Comme les entrepreneurs qui ont abattu un crocodile près d’un lac nommé Lake Placid à Cairns en Australie probablement à cause du crocodile fictif de près de 10 mètres qui est l’antagoniste du film Lake Placid (dont l’action se déroule dans le Main aux États-Unis, donc loin…).
La deuxième phrase de la bande-annonce en VF confirme ce que je disais plus haut sur l’exagération des comportements des animaux pour provoquer la peur.
Je ne parle même pas des oiseaux noirs (les corvidés principalement), qui sont détestés, les araignées, les insectes de manière générale, les chauves-souris, etc.
Mais il y a un aspect qui fait peut-être encore plus réagir les spectateur·ices que moi au sujet des animaux dans les films d’horreur.
Les animaux tués dans les films d’horreur font criser
Honestly, I don't understand why movie directors feel the need to show pets being in any sort of danger like this. You can make a horror movie's antagonist creepy, scary, or unsettling via other ways. (IvanMironov sur doesthedogdie.com)
Soit en français : « Honnêtement, je ne comprends pas pourquoi les réalisateurs se sentent obligés de montrer des animaux de compagnie subir ce genre de dangers. On peut créer des antagonistes de films d’horreur menaçant, effrayant ou inquiétant via d’autres moyens. » (On voit que j’ai fait de la traduction en classe prépa’ 😎)
Avant de continuer, note que @Aurélie à écrit une édition sympa sur les chat dans la pop culture : « Les chats à la conquête de nos imaginaires »
Je n’ai pas la réponse exacte à la question que je pose dans mon sondage. Je n’ai pas trouvé de statistique.

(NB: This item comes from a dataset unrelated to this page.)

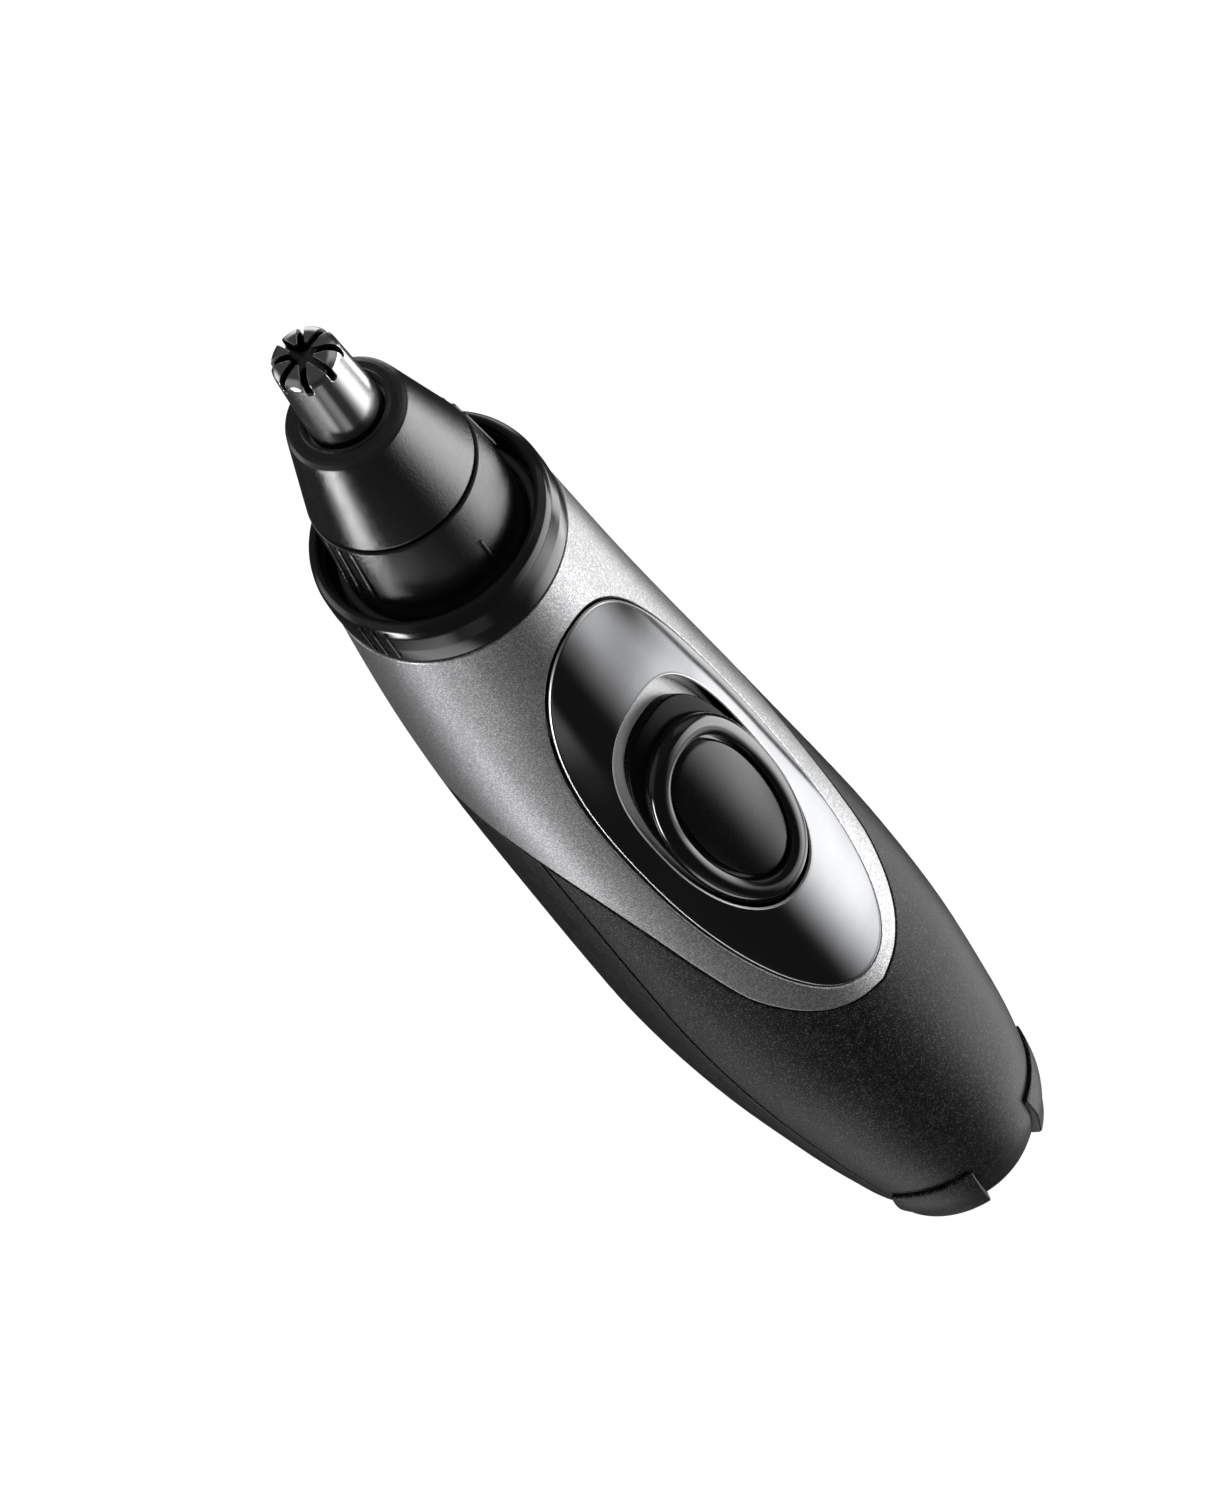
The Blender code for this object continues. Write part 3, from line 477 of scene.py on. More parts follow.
def moulded(name, color, rough, grain=2600.0, depth=0.00002, strength=0.25, var=0.06, spec=0.5, coat=0.0):
    """Moulded plastic with a fine even grain."""
    m, nt, b = nodes_of(name)
    tc = coords(nt)
    g = noise(nt, tc, grain, 4.0, 0.6)
    w = noise(nt, tc, 160.0, 2.0, 0.5)
    col = mix_color(nt, w.outputs["Fac"], tuple(c * 0.9 for c in color), tuple(min(1, c * 1.12) for c in color))
    nt.links.new(col, b.inputs["Base Color"])
    nt.links.new(ramp(nt, g.outputs["Fac"], 0.3, 0.7, rough - var, rough + var), b.inputs["Roughness"])
    b.inputs["Specular IOR Level"].default_value = spec
    b.inputs["Coat Weight"].default_value = coat
    b.inputs["Coat Roughness"].default_value = 0.05
    bump(nt, b, g.outputs["Fac"], strength, depth)
    return m

def metal(name, color, rough, streak=None, strength=0.12, depth=0.00001, var=0.05, grain=3000.0):
    """Bare or plated metal with fine working marks."""
    m, nt, b = nodes_of(name)
    tc = coords(nt)
    if streak:
        mp = nt.nodes.new("ShaderNodeMapping")
        mp.inputs["Scale"].default_value = streak
        nt.links.new(tc.outputs["Object"], mp.inputs["Vector"])
        g = nt.nodes.new("ShaderNodeTexNoise")
        g.inputs["Scale"].default_value = 1.0
        g.inputs["Detail"].default_value = 4.0
        nt.links.new(mp.outputs["Vector"], g.inputs["Vector"])
    else:
        g = noise(nt, tc, grain, 3.0, 0.6)
    w = noise(nt, tc, 220.0, 2.0, 0.5)
    col = mix_color(nt, w.outputs["Fac"], tuple(c * 0.93 for c in color), tuple(min(1, c * 1.06) for c in color))
    nt.links.new(col, b.inputs["Base Color"])
    nt.links.new(ramp(nt, g.outputs["Fac"], 0.3, 0.7, max(0.01, rough - var), rough + var), b.inputs["Roughness"])
    b.inputs["Metallic"].default_value = 1.0
    bump(nt, b, g.outputs["Fac"], strength, depth)
    return m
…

Un jour peut-être je me lancerais dans une étude approfondie.
Mais j’ai quand même fait une mini étude. Je me suis rendue sur le site de trigger warning (attention, ce site anglophone spoile allègrement les morts) doesthedogdie.com. Et parmi la liste des films comportant la mort d’un chien, j’ai compté le nombre de ceux appartenant au genre horrifique puis j’ai fait pareil pour la liste des films comportamt la mort d’un chat.
Résultat : sur les 20 premiers films des deux listes, 55 % des films comportaient la mort d’au moins un chat et 60 % comportaient la mort d’un chien.
Et je ne sais pas si c’est mon biais de préférence qui jouait, mais j’étais persuadée que j’aurai bien plus de résultat pour les chats tués. Parce que des visions de chat mort, j’en ai en tête !
Chaque fois qu’un animal de compagnie fait son entrée dans un film d’horreur, tu peux parier qu’il va perdre la vie à un moment ou à un autre.
Je précise que nous ne sommes pas nécessairement témoins de l’assassinat de l’animal. Souvent, le meurtre à lieu hors champ, voire au cours d’une ellipse et on ne découvre que le cadavre.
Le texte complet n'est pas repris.